Илья: Magnum пишет: Алтайские турки восстали -- мой меч для войны приготовь. Magnum пишет: Аттила и Бледа В каком веке разворачивается действие? (Уже не спрашиваю - в каком году?) Это не альтернатива. Это не стеб. Кому-то нечего делать. Бывает.

Magnum: Илья пишет: В каком веке разворачивается действие? в шестом. Скорей всего.

Илья: Magnum пишет: в шестом. Скорей всего. А Атилла когда у нас умер, а?! Впрочем...проехали. Тему сдать в утиль старьевщику.

Magnum: Илья пишет: Атилла Когда я вижу слово "АтиЛЛа", я хватаюсь за пистолет. когда у нас умер, а?! За это каган и казнил своего шпиона. За устаревшие сведения.

Илья: Magnum пишет: За это каган и казнил своего шпиона. За устаревшие сведения. Да Вас ничем не прошибешь!!! На 80 лет шпиён припозднился!!! Версия: его (шпиёна) дед передал ему по наследству тайные сведенья о правяшем в таинственной Йоропе великом кагане кунов Идиллэ.
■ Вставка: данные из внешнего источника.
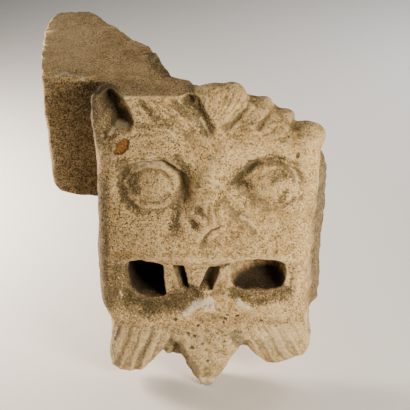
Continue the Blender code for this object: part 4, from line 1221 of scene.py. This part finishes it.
# Limestone has an IOR of about 1.5. Its dusty skin takes most of the gloss away.
surface = add(tree, "ShaderNodeBsdfPrincipled",
              [("Roughness", 0.94), ("IOR", 1.5), ("Specular IOR Level", 0.25)],
              [("Base Color", dark, MIXED), ("Normal", bump, "Normal")])
add(tree, "ShaderNodeOutputMaterial", [], [("Surface", surface, "BSDF")])
block.data.materials.clear()
block.data.materials.append(limestone)
print("limestone:", len(tree.nodes), "nodes")

# %% [markdown]
# ## Into the frame
#
# The carved block goes to its place by moving its mesh, so that the object itself stays at the
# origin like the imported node. Then it rides on the body and stands for the node.

# %% Place the block
block.data.transform(Matrix.Translation(-ZERO))
block.data.shade_smooth()
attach(block, "root")
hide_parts("head_corbel")
points = read_points(block)
print("block box", points.min(0).round(4).tolist(), points.max(0).round(4).tolist())

# %% [markdown]
# ## Floor, light and camera
#
# The floor is a large sheet of pale matt paper. The key lamp stands at the right front, a little
# above the mask, and models its relief. A low lamp at the left and a weak one at the back right
# brighten the paper and leave the front of the stone to the key. A weak sky fills the shadows.
# The camera stands a metre away and looks down at 28 degrees, as the photograph does.

# %% Floor
floor_mesh = bpy.data.meshes.new("studio_floor")
reach = 12.0                                        # metres, beyond every view
floor_mesh.from_pydata([(-reach, -reach, 0), (reach, -reach, 0), (reach, reach, 0), (-reach, reach, 0)],
                       [], [(0, 1, 2, 3)])
floor = bpy.data.objects.new("studio_floor", floor_mesh)
bpy.context.collection.objects.link(floor)
floor.location.z = packed_low.z - 0.5 * MM          # just under the tip of the beard
paper = bpy.data.materials.new("matt_paper")
paper.use_nodes = True
paper.node_tree.nodes["Principled BSDF"].inputs["Base Color"].default_value = paint("DBD9D5")
paper.node_tree.nodes["Principled BSDF"].inputs["Roughness"].default_value = 0.95
floor_mesh.materials.append(paper)


# %% Lamps and sky
def soft_lamp(name, place, aim, size, power, colour, spread=180):
    """Square area lamp that points at a spot. spread is the angle of its beam in degrees."""
    lamp = bpy.data.lights.new(name, "AREA")
    lamp.size = size
    lamp.spread = math.radians(spread)
    lamp.energy = power
    lamp.color = paint(colour)[:3]
    item = bpy.data.objects.new(name, lamp)
    bpy.context.collection.objects.link(item)
    item.location = place
    item.rotation_euler = (aim - item.location).to_track_quat("-Z", "Y").to_euler()


face = Vector((0.1247, -0.222, -0.08))              # middle of the mask
soft_lamp("key_lamp", face + 0.74 * Vector((0.62, -0.71, 0.33)), face, 0.24, 8.9, "FFF2DE")
soft_lamp("wash_lamp", Vector((-0.52, 0.12, 0.02)), Vector((-0.12, 0.06, -0.23)), 0.24, 17, "FFEFDF", 165)
soft_lamp("back_lamp", Vector((0.85, 0.55, 0.55)), Vector((0.70, 0.55, -0.15)), 0.60, 5, "FFFFFF", 120)
sky = bpy.data.worlds.new("soft_sky")
bpy.context.scene.world = sky
sky.use_nodes = True
sky.node_tree.nodes["Background"].inputs["Color"].default_value = paint("F0EEEB")
sky.node_tree.nodes["Background"].inputs["Strength"].default_value = 0.19

# %% Camera
lens_angle = math.radians(22)
camera_data = bpy.data.cameras.new("camera")
camera_data.sensor_width = 36                       # mm, as for a full frame
camera_data.lens = camera_data.sensor_width / 2 / math.tan(lens_angle / 2)
camera = bpy.data.objects.new("camera", camera_data)
bpy.context.collection.objects.link(camera)
camera.location = (0.12088, -1.01351, 0.37842)      # fits the mask into the photograph's frame
camera.rotation_euler = (math.radians(90 - 28), 0, 0)
bpy.context.scene.camera = camera
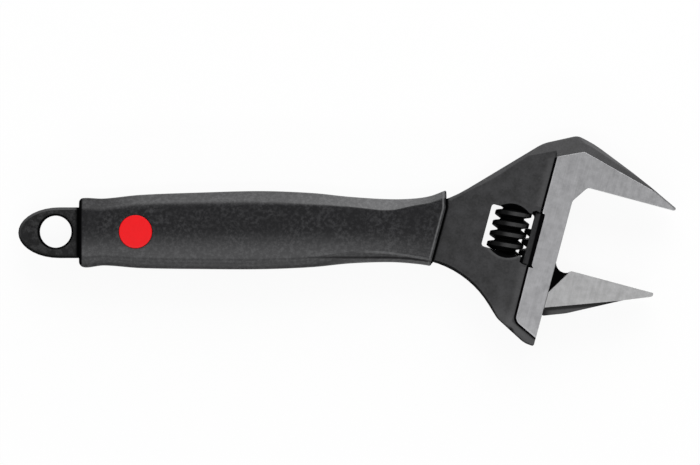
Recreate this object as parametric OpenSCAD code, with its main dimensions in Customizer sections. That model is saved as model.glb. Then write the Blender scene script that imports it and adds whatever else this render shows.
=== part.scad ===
// Adjustable wrench with slim tapered jaws, a wide mouth, a moulded grip and a hanging tab.
// It lies flat. +X runs from the hanging hole to the head, +Y towards the fixed jaw and +Z
// up through the thickness. The origin is the middle of the hanging hole.
// The head has a frame of its own, in_head(): x points to the jaw tips and y runs up the
// slide, from the corner where the slide's face would meet the fixed jaw's face.

/* [Shank and hanging tab] */
// Width of the forged shank and its hanging tab
shank_w = 19.8; // [18:0.1:22]
// Thickness of the forged shank and its hanging tab
shank_th = 7; // [6:0.1:9]
// Bore of the hanging hole
hang_d = 12.5; // [8:0.1:13]
// How far the hanging hole lies above the middle of the shank
hang_rise = 0.4; // [0:0.1:0.8]
// Distance from the middle of the hanging hole to the end of the tab
tab_out = 14.5; // [12:0.1:18]
// Length of the tab's elliptical nose
tab_nose = 16; // [12:0.1:20]
// Width of the 45 degree edge round the tab and along the neck
edge_break = 1; // [0.4:0.1:1.6]
// Width of the 45 degree edge at the mouths of the hanging hole
hole_break = 0.8; // [0.3:0.1:1.2]

/* [Grip] */
// Distance from the middle of the hanging hole to the tail of the grip
grip_start = 9.2; // [7:0.1:14]
// Length of the grip
grip_l = 143.3; // [110:0.1:180]
// Wall of the grip beside the shank, where it is thinnest
grip_side = 1.6; // [1:0.1:3]
// Wall of the grip over the flat of the shank
grip_cheek = 5.5; // [3:0.1:7]
// How far the grip swells in width at its fullest, above the middle and below it
grip_swell = 5; // [2:0.1:7]
// Width of the bevels along the edges of the grip's front
grip_bevel = 4; // [2:0.1:6]
// Radius of the grip's rounded tail edge
tail_round = 1.6; // [1:0.1:3]
// Gap between the shank and the grip moulded round it
grip_fit = 0.05; // [0.02:0.01:0.2]
// Diameter of the inlaid disc
inlay_d = 13; // [8:0.5:14]
// Thickness of the inlaid disc
inlay_th = 1.4; // [1:0.1:2]
// Distance from the tail of the grip to the middle of the inlaid disc
inlay_in = 22.2; // [16:0.1:60]

/* [Head] */
// Length of the neck from the grip's mouth to the corner of the jaws
neck_l = 50.8; // [46:0.1:60]
// Height of the corner of the jaws above the middle of the shank
head_rise = 18.8; // [16:0.1:22]
// Angle between the jaws and the handle
jaw_angle = 15; // [10:0.5:20]
// Thickness of the black forged head
head_th = 12; // [10:0.1:14]
// How far the ground flats stand above the forged face
flat_step = 1; // [0.5:0.1:1.5]
// Thickness of the jaws at their tips
tip_th = 10; // [6:0.1:12]
// Length of both jaws, measured from the slide's face
jaw_l = 39.8; // [34:0.1:46]
// Height of the fixed jaw's back above its face
jaw_root = 18.5; // [16:0.1:24]
// Length of the slide below the fixed jaw's face
slide_l = 65.3; // [62:0.1:74]
// Width of the ground flat along the slide
strip_w = 10.1; // [8:0.1:11]
// Width of the slanted shoulder beside the ground flats
pad_slant = 0.9; // [0.5:0.1:1.3]
// Width of the bevel along the fixed jaw's back, at the root
bevel_w = 5.65; // [4:0.05:7]
// Width of the steep outer facet at the root of the fixed jaw's back
facet_w = 1.4; // [0.6:0.1:2]

/* [Movable jaw] */
// Opening of the mouth as it is set
opening = 33.1; // [12:0.1:37]
// Height of the jaw where it meets the slide
jaw_heel = 19.9; // [17:0.1:22]
// Width of the black bevel below the jaw where it meets the slide
jaw_bevel_w = 3.4; // [2:0.1:5]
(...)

И все 80 лет семейство думало - кому бы их подороже продать! И наконец выбрало! Как показывает Magnum пишет: За это каган и казнил своего шпиона. не самым удачным образом. Тема заслуживает право на бытие. Но исключительно в курилке....

Илья: Magnum пишет: Когда я вижу слово "АтиЛЛа", я хватаюсь за пистолет Напрасно, кстати.

Magnum: Илья пишет: Напрасно, кстати. АТТила пишется с двумя ТТ. Остальное поскипано как нерелевантная черная зависть.